Residents from various villages surrounding Indwe in the Eastern Cape brought the small town to a complete standstill. They are protesting against poor service delivery.
Water supply is the biggest challenge they face. They said they often went months without water.
There was a total shutdown with law enforcement in attendance. Residents claim their complaints fall on deaf ears. Housing, road infrastructure and the water issue are front and centre.
“We have spilling drains that are spilling all over the surroundings. We have a small clinic that is serving a huge population. We have this kind of water that we’re drinking. They say they have a problem with the engine there at water works. So, we want them to buy the engine for us to pump water for all communities to get clean water here,” Community leader, Sithembele Nuse.
“Here, the houses, the first phase was done during 2001. Now it’s 2023. In lady Frere, Queenstown, etc… They are on phase 3, phase 4. Now, how come is it a problem for the expenditure when it is done here in Indwe? Because these are our people that are being under our government of the ruling party. Regarding the infrastructure of the roads, our roads are not maintained at all in Ward 15 and ward 16 here in Indwe. Nothing is done,” says a concerned resident, Thabo Khethi.
Residents say they are often told about budget constraints when they complain. Local and provincial government officials came to address the protesters.
“We are aware of the challenges that are faced by the communities primarily because one is due to load shedding, but the second one relates to the capacity that our water treatment works here and then. To that extent, the municipality on the 22nd of February this year is to approve the adjusted budget so that we are able to make an additional allocation for the municipality to buy more backup generators,” explains Executive Mayor Chris Hani district municipality, Wongama Gela.

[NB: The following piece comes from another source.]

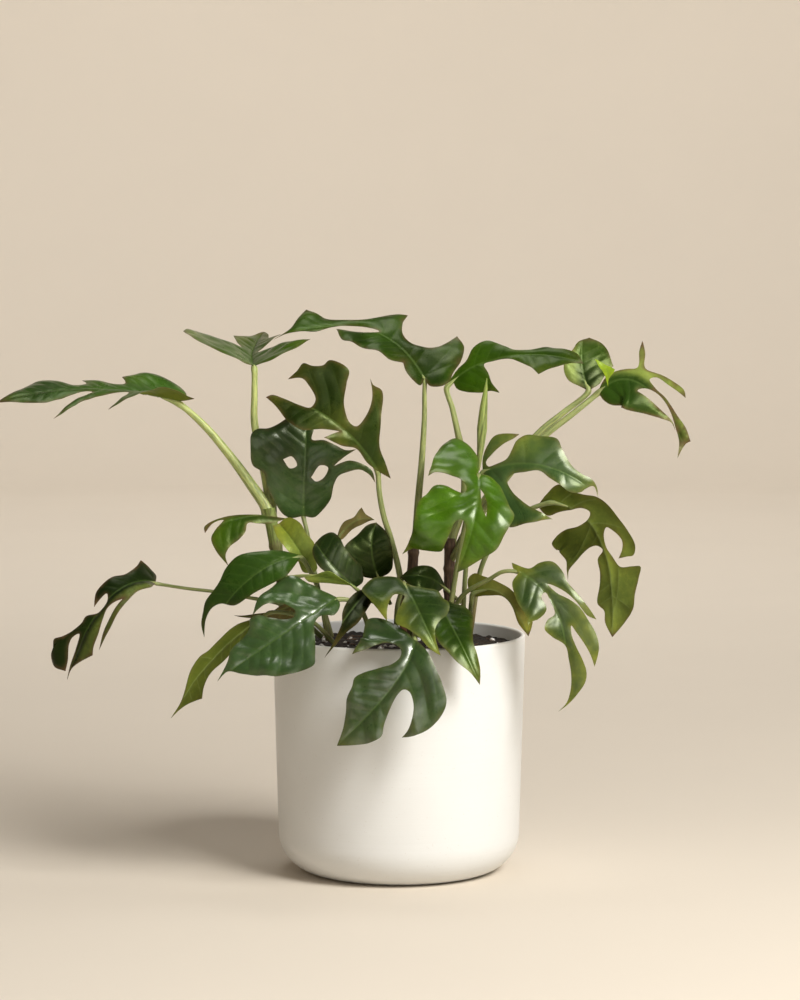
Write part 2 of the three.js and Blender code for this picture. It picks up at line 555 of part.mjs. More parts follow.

“My observation is that all the complaints raised by the community are valid because of the way and the manner in which the services are run here. The complaints are seriously valid because they allege that councilors do not listen to them, instead, they tell them things that they won’t do. They promise but they don’t come back. So, for those reasons, I think and the majority of the issues that they are raising are mostly valid, especially for the service delivery,” says provincial government’s Nonceba Kontsiwe.
The Emalahleni municipality plans to build 6 public toilets worth nearly R4 million. Residents want the money to be used to fix the water treatment plant.